Excite@Home’s intermittent slowdowns and poor customer service have given its cable partners headaches over the years, but a sudden shutdown would be the worst blow yet to an industry eager to change its image from a slow-moving, low-tech pay-TV business into a high-tech source of multiple digital services. The company’s rapid decline also has been a glaring problem for AT&T; Chairman and Chief Executive C. Michael Armstrong , who paid more than $6 billion for 38% of Excite@Home’s stock and control of its board. The stock closed at 5 cents, up 1 cent in over-the-counter trading, giving the company a market value of $18.9 million.
The cable companies with the largest number of customers served by Excite@Home are AT&T;, which has more than 900,000; Comcast Corp., which reportedly has 800,000; Cox Communications Inc., which has 550,000; and Charter Communications Inc., which has fewer than 145,000. Company officials said alternative networks are ready now for Charter customers and will be ready in one to 14 days for AT&T; customers, but Cox is set to move only 75% of its customers, and Comcast may need two months to finish its preparations.

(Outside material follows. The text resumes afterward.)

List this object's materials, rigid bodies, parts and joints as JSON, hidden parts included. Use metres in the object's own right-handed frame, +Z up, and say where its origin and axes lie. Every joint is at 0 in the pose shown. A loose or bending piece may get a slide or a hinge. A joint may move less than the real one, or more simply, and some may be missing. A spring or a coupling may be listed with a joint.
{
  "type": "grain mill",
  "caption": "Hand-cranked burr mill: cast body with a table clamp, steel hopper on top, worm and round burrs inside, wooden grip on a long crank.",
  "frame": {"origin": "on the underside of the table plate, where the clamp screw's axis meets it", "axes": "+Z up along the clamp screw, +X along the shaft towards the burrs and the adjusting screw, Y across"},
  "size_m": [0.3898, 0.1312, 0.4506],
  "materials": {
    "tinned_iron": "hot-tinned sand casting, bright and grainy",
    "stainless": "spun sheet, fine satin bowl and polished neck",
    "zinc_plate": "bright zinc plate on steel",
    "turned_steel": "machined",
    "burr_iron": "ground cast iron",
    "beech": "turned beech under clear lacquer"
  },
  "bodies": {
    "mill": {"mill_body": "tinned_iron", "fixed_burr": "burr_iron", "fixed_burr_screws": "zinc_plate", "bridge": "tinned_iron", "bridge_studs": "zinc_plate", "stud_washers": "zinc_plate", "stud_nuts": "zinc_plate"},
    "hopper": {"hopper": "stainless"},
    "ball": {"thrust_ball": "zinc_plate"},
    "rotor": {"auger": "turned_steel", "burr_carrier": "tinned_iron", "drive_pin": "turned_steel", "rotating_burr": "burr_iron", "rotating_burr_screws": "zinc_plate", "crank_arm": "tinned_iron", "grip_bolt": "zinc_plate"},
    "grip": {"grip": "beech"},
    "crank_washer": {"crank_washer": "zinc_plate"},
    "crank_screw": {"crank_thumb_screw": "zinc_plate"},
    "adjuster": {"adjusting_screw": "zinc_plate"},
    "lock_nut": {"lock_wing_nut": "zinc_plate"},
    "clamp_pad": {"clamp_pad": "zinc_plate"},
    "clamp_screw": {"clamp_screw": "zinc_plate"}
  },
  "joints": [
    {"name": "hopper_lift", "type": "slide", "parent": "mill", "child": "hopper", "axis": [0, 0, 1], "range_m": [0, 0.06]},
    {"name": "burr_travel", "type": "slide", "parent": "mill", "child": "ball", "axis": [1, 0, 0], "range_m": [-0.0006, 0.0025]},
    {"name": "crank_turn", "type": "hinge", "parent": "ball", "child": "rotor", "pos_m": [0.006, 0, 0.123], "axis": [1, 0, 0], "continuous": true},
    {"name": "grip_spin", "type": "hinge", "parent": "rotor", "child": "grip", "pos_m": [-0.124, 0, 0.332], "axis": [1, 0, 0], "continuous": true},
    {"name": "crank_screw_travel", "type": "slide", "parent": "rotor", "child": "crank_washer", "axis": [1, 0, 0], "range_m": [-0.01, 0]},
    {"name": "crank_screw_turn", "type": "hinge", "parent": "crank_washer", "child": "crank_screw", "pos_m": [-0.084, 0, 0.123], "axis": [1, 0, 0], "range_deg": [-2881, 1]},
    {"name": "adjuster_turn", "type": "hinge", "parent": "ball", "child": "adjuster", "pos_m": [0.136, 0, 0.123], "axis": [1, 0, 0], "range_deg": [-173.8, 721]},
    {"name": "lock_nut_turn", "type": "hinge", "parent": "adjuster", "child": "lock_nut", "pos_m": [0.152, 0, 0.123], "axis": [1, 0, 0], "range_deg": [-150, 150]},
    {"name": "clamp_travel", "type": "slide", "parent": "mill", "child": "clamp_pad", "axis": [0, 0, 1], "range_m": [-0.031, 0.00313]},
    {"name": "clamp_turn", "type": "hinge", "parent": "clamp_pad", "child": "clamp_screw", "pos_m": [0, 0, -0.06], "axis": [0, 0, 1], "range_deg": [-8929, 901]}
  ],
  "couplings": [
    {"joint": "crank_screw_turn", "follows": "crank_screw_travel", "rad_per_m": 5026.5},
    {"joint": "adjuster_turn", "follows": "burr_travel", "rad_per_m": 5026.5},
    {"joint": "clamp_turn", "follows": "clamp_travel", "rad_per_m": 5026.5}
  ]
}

In Southern California, no Charter customers are affected, nor any of the customers AT&T; inherited from MediaOne. Adelphia has about 40,000 local customers who could lose service for a week to 10 days, a company spokesman said. A Cox spokeswoman declined to comment on her company’s situation in Southern California.

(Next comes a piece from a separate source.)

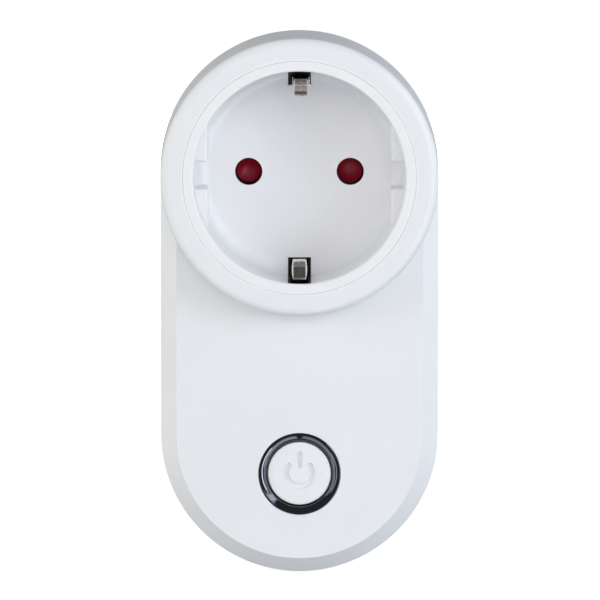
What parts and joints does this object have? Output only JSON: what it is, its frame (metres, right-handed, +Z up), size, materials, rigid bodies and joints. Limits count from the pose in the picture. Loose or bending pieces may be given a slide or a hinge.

Even if they can move quickly to new services, former Excite@Home customers will still lose their e-mail addresses. In addition, the company won’t be able to forward messages to their customers’ new e-mail addresses, officials said.

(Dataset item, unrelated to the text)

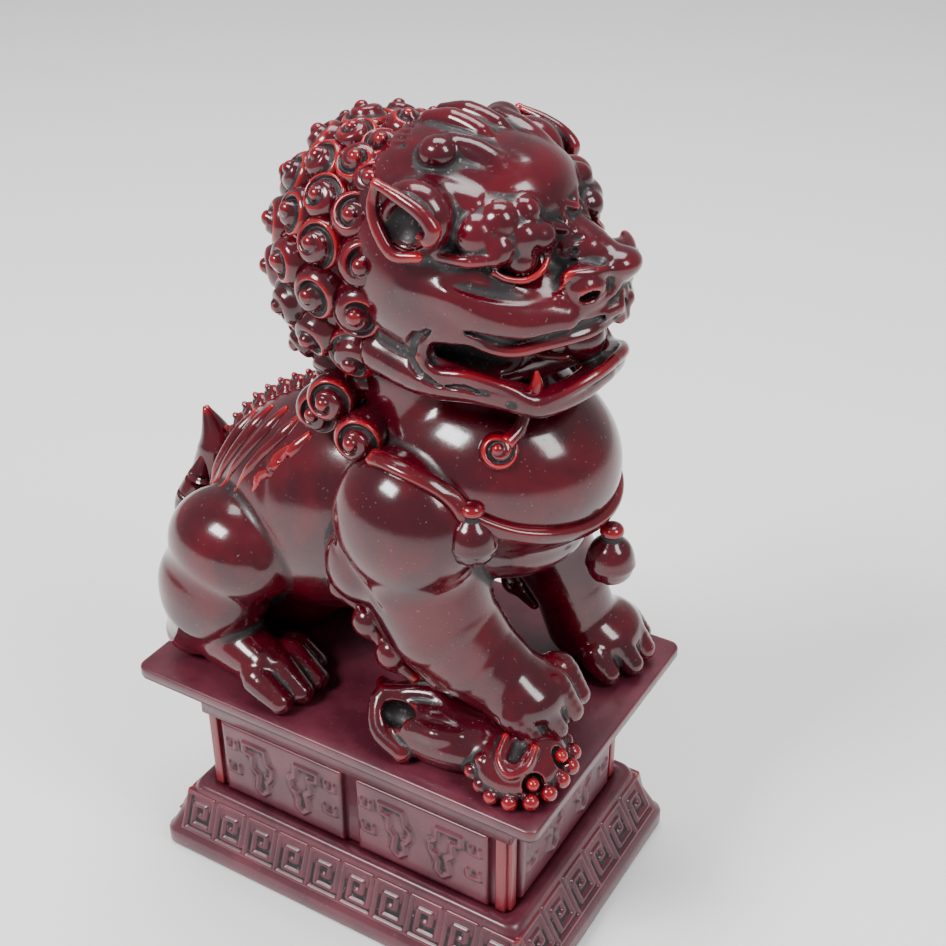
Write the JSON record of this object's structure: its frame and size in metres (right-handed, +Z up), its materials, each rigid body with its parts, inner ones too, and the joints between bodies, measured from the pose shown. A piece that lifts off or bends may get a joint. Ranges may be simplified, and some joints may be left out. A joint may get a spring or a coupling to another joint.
{
  "type": "guardian lion statue",
  "caption": "Seated guardian lion with curled mane and belled collar, one forepaw on an upturned cub, on a stepped rectangular plinth; decorative statuette.",
  "frame": {"origin": "middle of the felt pad's underside, under the centre of the plinth's rectangle", "axes": "+X out of the front, the way the lion faces; +Y to the lion's left; +Z up"},
  "size_m": [0.1127, 0.0684, 0.1809],
  "materials": {
    "lion_resin": "cinnabar-red cast resin, clear gloss, dark in the cracks",
    "hair_resin": "cinnabar-red cast resin, dark patina between the curls",
    "cub_resin": "cinnabar-red cast resin, clear gloss",
    "harness_resin": "cinnabar-red cast resin, clear gloss",
    "plinth_resin": "cinnabar-red cast resin, worn brighter along the edges",
    "felt": "thin adhesive felt"
  },
  "bodies": {
    "root": {"base_felt": "felt", "beard_scrolls": "hair_resin", "bell_front": "harness_resin", "bell_left": "harness_resin", "bell_right": "harness_resin", "brow_boss": "lion_resin", "brow_left": "lion_resin", "brow_right": "lion_resin", "chest": "lion_resin", "collar_strap": "harness_resin", "cub_body": "cub_resin", "cub_ears": "cub_resin", "cub_head": "cub_resin", "cub_leg": "cub_resin", "ear_left": "lion_resin", "ear_right": "lion_resin", "eye_left": "lion_resin", "eye_right": "lion_resin", "fangs": "lion_resin", "fore_paw_left": "lion_resin", "fore_paw_right": "lion_resin", "foreleg_left": "lion_resin", "foreleg_right": "lion_resin", "forelocks": "hair_resin", "fret_band": "plinth_resin", "haunch_left": "lion_resin", "haunch_right": "lion_resin", "hind_paw_left": "lion_resin", "hind_paw_right": "lion_resin", "leg_tuft_left": "hair_resin", "leg_tuft_right": "hair_resin", "lower_jaw": "lion_resin", "mane_cap": "hair_resin", "mane_curls_crown": "hair_resin", "mane_curls_nape": "hair_resin", "mane_curls_sides": "hair_resin", "muzzle": "lion_resin", "nose": "lion_resin", "panel_front": "plinth_resin", "panel_left_front": "plinth_resin", "panel_left_rear": "plinth_resin", "panel_rear": "plinth_resin", "panel_right_front": "plinth_resin", "panel_right_rear": "plinth_resin", "plinth_foot": "plinth_resin", "plinth_slab": "plinth_resin", "plinth_waist": "plinth_resin", "rump": "lion_resin", "shoulder_left": "lion_resin", "shoulder_right": "lion_resin", "skull": "lion_resin", "spine_ridge": "hair_resin", "tail_plume": "hair_resin", "tongue": "lion_resin", "torso": "lion_resin"}
  },
  "joints": []
}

Founded in 1995 by venture capitalists and leading cable companies, Excite@Home was launched mainly to offer high-speed Internet service to homes through cable TV wires. It signed exclusive contracts with most of the leading cable operators in North America and quickly grew to be the nation’s largest operator of high-speed Internet services.
Not content to provide only a pipeline to the Internet, Excite@Home’s management bought a series of companies that provide advertising and information services over the Internet. Those deals--most notably the $6.7 billion that At Home Corp. paid for the Excite Internet search service--proved to be Excite@Home’s undoing, draining cash from the company and providing dwindling revenue as the online advertising market dried up.
Excite@Home filed for bankruptcy protection Sept. 30, saddled with nearly $1.3 billion in debt and money-losing long-term contracts with the cable operators. The same day, AT&T; announced it would offer $307 million to buy the company’s assets. Shortly thereafter, Excite@Home negotiated more lucrative short-term contracts with the cable operators to keep its service going until Friday.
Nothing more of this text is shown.